-- start DATASET CONTENT --

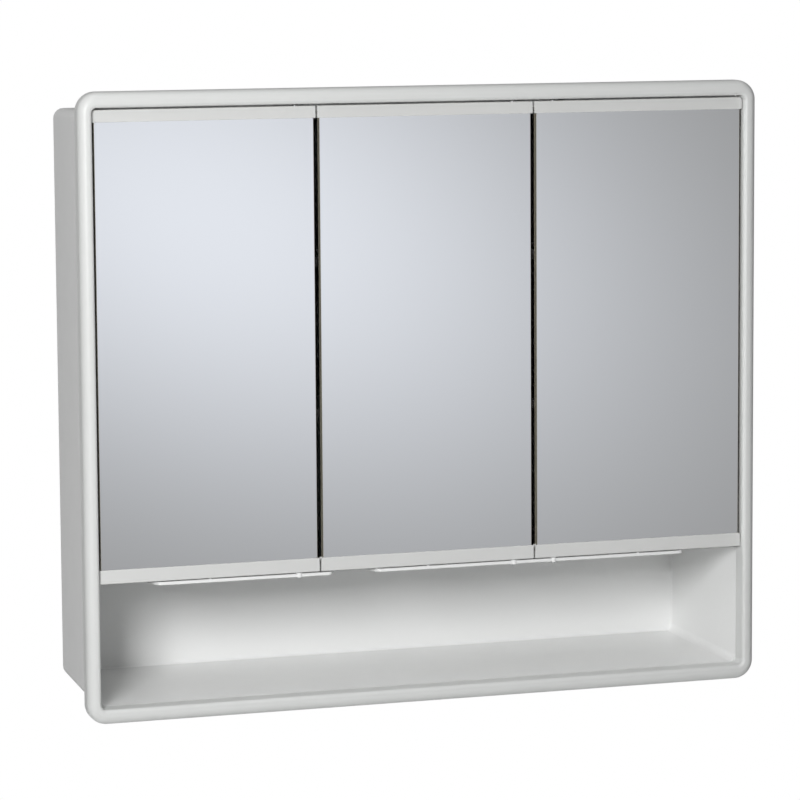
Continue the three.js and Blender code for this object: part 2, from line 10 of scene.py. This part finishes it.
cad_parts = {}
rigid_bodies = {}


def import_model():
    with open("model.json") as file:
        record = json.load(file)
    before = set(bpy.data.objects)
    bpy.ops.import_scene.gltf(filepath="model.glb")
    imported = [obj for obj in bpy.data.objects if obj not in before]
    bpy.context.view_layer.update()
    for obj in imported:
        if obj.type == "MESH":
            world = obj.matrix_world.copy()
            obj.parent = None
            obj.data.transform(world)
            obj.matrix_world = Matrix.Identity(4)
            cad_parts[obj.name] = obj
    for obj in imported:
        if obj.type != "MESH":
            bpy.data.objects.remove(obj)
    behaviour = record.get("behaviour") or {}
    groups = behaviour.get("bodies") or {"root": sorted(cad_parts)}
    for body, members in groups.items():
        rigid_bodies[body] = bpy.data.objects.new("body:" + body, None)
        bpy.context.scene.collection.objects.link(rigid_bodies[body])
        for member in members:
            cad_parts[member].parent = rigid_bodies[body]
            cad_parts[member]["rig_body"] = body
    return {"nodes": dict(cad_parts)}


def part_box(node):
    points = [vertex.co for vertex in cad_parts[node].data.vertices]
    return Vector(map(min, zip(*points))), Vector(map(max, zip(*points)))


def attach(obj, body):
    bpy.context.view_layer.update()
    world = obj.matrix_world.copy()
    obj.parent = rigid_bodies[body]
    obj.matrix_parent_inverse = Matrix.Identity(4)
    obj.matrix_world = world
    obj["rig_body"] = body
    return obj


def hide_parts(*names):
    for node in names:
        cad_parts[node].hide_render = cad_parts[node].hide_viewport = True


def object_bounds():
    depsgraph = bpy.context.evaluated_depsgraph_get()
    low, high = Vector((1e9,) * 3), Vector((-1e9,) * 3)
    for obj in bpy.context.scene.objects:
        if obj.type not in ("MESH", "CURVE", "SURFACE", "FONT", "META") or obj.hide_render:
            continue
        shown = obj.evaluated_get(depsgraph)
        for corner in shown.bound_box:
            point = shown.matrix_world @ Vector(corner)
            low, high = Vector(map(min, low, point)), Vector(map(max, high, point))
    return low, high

-- end DATASET CONTENT --

INSTRUCTIONS TO FOLLOW: Take the data above and return it exactly.

RESPONSE TO THE EXERCISE:
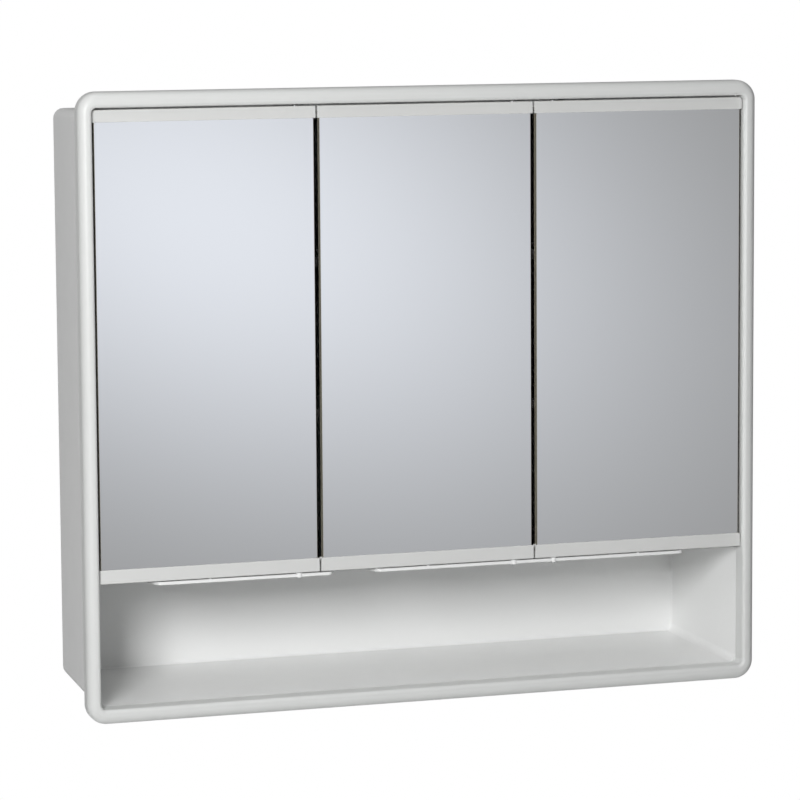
Continue the three.js and Blender code for this object: part 2, from line 10 of scene.py. This part finishes it.
cad_parts = {}
rigid_bodies = {}


def import_model():
    with open("model.json") as file:
        record = json.load(file)
    before = set(bpy.data.objects)
    bpy.ops.import_scene.gltf(filepath="model.glb")
    imported = [obj for obj in bpy.data.objects if obj not in before]
    bpy.context.view_layer.update()
    for obj in imported:
        if obj.type == "MESH":
            world = obj.matrix_world.copy()
            obj.parent = None
            obj.data.transform(world)
            obj.matrix_world = Matrix.Identity(4)
            cad_parts[obj.name] = obj
    for obj in imported:
        if obj.type != "MESH":
            bpy.data.objects.remove(obj)
    behaviour = record.get("behaviour") or {}
    groups = behaviour.get("bodies") or {"root": sorted(cad_parts)}
    for body, members in groups.items():
        rigid_bodies[body] = bpy.data.objects.new("body:" + body, None)
        bpy.context.scene.collection.objects.link(rigid_bodies[body])
        for member in members:
            cad_parts[member].parent = rigid_bodies[body]
            cad_parts[member]["rig_body"] = body
    return {"nodes": dict(cad_parts)}


def part_box(node):
    points = [vertex.co for vertex in cad_parts[node].data.vertices]
    return Vector(map(min, zip(*points))), Vector(map(max, zip(*points)))


def attach(obj, body):
    bpy.context.view_layer.update()
    world = obj.matrix_world.copy()
    obj.parent = rigid_bodies[body]
    obj.matrix_parent_inverse = Matrix.Identity(4)
    obj.matrix_world = world
    obj["rig_body"] = body
    return obj


def hide_parts(*names):
    for node in names:
        cad_parts[node].hide_render = cad_parts[node].hide_viewport = True


def object_bounds():
    depsgraph = bpy.context.evaluated_depsgraph_get()
    low, high = Vector((1e9,) * 3), Vector((-1e9,) * 3)
    for obj in bpy.context.scene.objects:
        if obj.type not in ("MESH", "CURVE", "SURFACE", "FONT", "META") or obj.hide_render:
            continue
        shown = obj.evaluated_get(depsgraph)
        for corner in shown.bound_box:
            point = shown.matrix_world @ Vector(corner)
            low, high = Vector(map(min, low, point)), Vector(map(max, high, point))
    return low, high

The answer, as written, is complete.